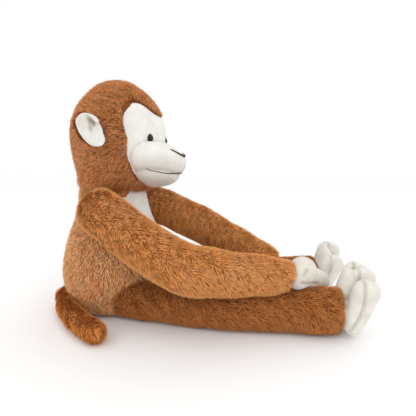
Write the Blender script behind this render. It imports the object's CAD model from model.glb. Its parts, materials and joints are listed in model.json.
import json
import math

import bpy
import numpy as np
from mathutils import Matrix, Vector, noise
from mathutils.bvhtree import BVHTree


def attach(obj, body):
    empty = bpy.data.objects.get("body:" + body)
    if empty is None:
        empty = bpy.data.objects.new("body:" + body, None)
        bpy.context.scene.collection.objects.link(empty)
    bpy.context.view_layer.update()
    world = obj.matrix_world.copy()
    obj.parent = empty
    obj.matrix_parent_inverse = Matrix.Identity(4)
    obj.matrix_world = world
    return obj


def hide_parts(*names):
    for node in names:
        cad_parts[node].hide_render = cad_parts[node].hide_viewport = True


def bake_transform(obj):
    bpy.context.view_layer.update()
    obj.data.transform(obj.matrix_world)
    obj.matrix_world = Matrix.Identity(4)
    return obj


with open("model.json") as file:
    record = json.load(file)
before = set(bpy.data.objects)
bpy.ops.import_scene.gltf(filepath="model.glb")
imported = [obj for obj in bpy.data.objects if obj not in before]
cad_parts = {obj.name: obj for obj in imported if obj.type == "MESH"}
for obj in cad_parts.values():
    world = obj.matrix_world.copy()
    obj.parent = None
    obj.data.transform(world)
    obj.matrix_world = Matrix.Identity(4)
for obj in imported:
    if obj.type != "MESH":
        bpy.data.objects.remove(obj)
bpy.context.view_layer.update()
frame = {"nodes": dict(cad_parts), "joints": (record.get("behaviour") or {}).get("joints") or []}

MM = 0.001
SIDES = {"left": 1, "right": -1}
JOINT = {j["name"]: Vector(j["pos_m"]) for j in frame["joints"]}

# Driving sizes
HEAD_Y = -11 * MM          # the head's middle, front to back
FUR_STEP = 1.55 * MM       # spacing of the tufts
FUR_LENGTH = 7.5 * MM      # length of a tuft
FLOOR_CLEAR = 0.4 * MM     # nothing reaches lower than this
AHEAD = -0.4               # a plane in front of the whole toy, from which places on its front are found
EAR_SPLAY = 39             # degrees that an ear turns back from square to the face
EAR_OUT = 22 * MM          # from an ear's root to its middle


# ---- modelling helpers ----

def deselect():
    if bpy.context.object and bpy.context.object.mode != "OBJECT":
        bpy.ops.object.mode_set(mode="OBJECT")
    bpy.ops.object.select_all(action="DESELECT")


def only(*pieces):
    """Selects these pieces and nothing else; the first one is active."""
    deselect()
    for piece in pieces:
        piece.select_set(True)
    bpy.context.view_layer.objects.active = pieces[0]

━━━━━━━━

WRITTEN PROBLEM> Print out the whole listing exactly as it appears.

THE COMPLETED TASK>
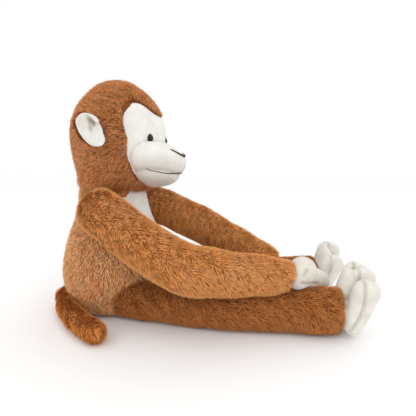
Write the Blender script behind this render. It imports the object's CAD model from model.glb. Its parts, materials and joints are listed in model.json.
import json
import math

import bpy
import numpy as np
from mathutils import Matrix, Vector, noise
from mathutils.bvhtree import BVHTree


def attach(obj, body):
    empty = bpy.data.objects.get("body:" + body)
    if empty is None:
        empty = bpy.data.objects.new("body:" + body, None)
        bpy.context.scene.collection.objects.link(empty)
    bpy.context.view_layer.update()
    world = obj.matrix_world.copy()
    obj.parent = empty
    obj.matrix_parent_inverse = Matrix.Identity(4)
    obj.matrix_world = world
    return obj


def hide_parts(*names):
    for node in names:
        cad_parts[node].hide_render = cad_parts[node].hide_viewport = True


def bake_transform(obj):
    bpy.context.view_layer.update()
    obj.data.transform(obj.matrix_world)
    obj.matrix_world = Matrix.Identity(4)
    return obj


with open("model.json") as file:
    record = json.load(file)
before = set(bpy.data.objects)
bpy.ops.import_scene.gltf(filepath="model.glb")
imported = [obj for obj in bpy.data.objects if obj not in before]
cad_parts = {obj.name: obj for obj in imported if obj.type == "MESH"}
for obj in cad_parts.values():
    world = obj.matrix_world.copy()
    obj.parent = None
    obj.data.transform(world)
    obj.matrix_world = Matrix.Identity(4)
for obj in imported:
    if obj.type != "MESH":
        bpy.data.objects.remove(obj)
bpy.context.view_layer.update()
frame = {"nodes": dict(cad_parts), "joints": (record.get("behaviour") or {}).get("joints") or []}

MM = 0.001
SIDES = {"left": 1, "right": -1}
JOINT = {j["name"]: Vector(j["pos_m"]) for j in frame["joints"]}

# Driving sizes
HEAD_Y = -11 * MM          # the head's middle, front to back
FUR_STEP = 1.55 * MM       # spacing of the tufts
FUR_LENGTH = 7.5 * MM      # length of a tuft
FLOOR_CLEAR = 0.4 * MM     # nothing reaches lower than this
AHEAD = -0.4               # a plane in front of the whole toy, from which places on its front are found
EAR_SPLAY = 39             # degrees that an ear turns back from square to the face
EAR_OUT = 22 * MM          # from an ear's root to its middle


# ---- modelling helpers ----

def deselect():
    if bpy.context.object and bpy.context.object.mode != "OBJECT":
        bpy.ops.object.mode_set(mode="OBJECT")
    bpy.ops.object.select_all(action="DESELECT")


def only(*pieces):
    """Selects these pieces and nothing else; the first one is active."""
    deselect()
    for piece in pieces:
        piece.select_set(True)
    bpy.context.view_layer.objects.active = pieces[0]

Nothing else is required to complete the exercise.